⑸⑪の住宅借入金等特別控除額の計算の基礎となる借入金等の年末残高に⑤の金額を記入し、1%を掛けて⑭に記入します。(100円未満は切り捨て)
⑹年間所得の見積額には年収ではなく源泉徴収後の金額です。昨年の源泉徴収票の「給与所得控除後の金額」をそのまま記入してください。
控除を受けられる対象である所得3000万以内を確認するためなので正確でなくても構いません。
もし年末調整での控除申請を忘れてしまった場合は、1年目と同じように確定申告しましょう。
住宅ローン控除は過去5年に遡って申請することができます。
忘れずしっかりと手続きをしましょう。
還付金の入金時期
書類を準備して不備がなければ還付金が入金されます。
1年目は確定申告の際に記入した口座に1ヶ月〜1ヶ月半ほどで入金されます。
また確定申告をインターネットからe-Tax(電子申告)で行った場合は入金が早く3〜4週間程度です。
2年目以降は勤務先にもよりますが、12月の給与と一緒に入金されることが多いようです。

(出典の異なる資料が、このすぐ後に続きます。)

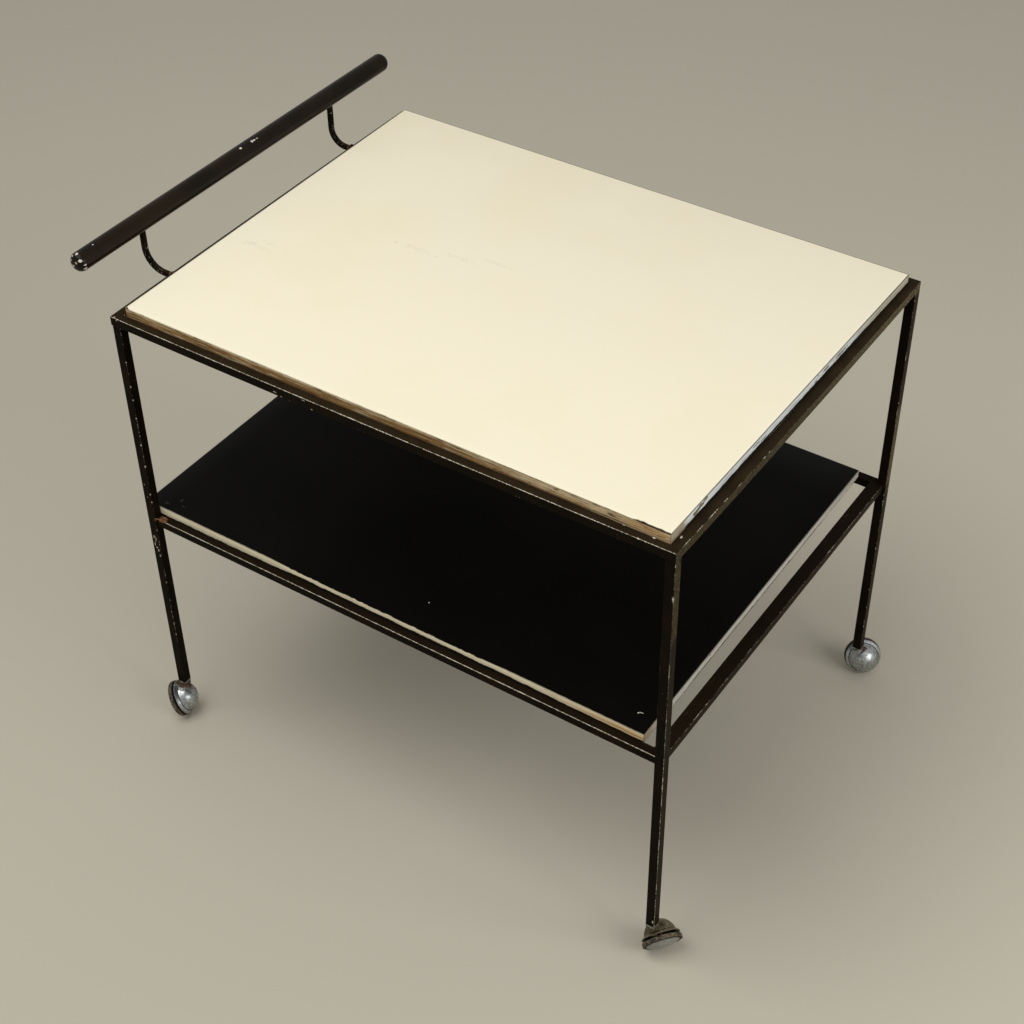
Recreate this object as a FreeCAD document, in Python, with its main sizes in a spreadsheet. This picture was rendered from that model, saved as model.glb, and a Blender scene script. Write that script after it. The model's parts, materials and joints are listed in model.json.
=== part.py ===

住宅ローン控除を受けるには?年末調整の書き方を解説のまとめ
申請しないと絶対もったいない住宅ローン控除。
今回の記事を読んでどんな制度かわかっていただけたと思います。
新築した日もしくは取得した日から6ヶ月以内に入居して、12月31日まで引き続き住んでいる
控除を受ける年の所得が3000万以下である
住宅の床面積が50平方メートル以上
床面積の2分の1以上が住居用である
10年以上のローンである
1年目は税務局で確定申告をする
2年目以降は勤務先で年末調整をする
給与所得者の住宅借入金等特別控除申告書
住宅取得資金に係る借入金等の年末残高証明書
最後までお読みいただきありがとうございました。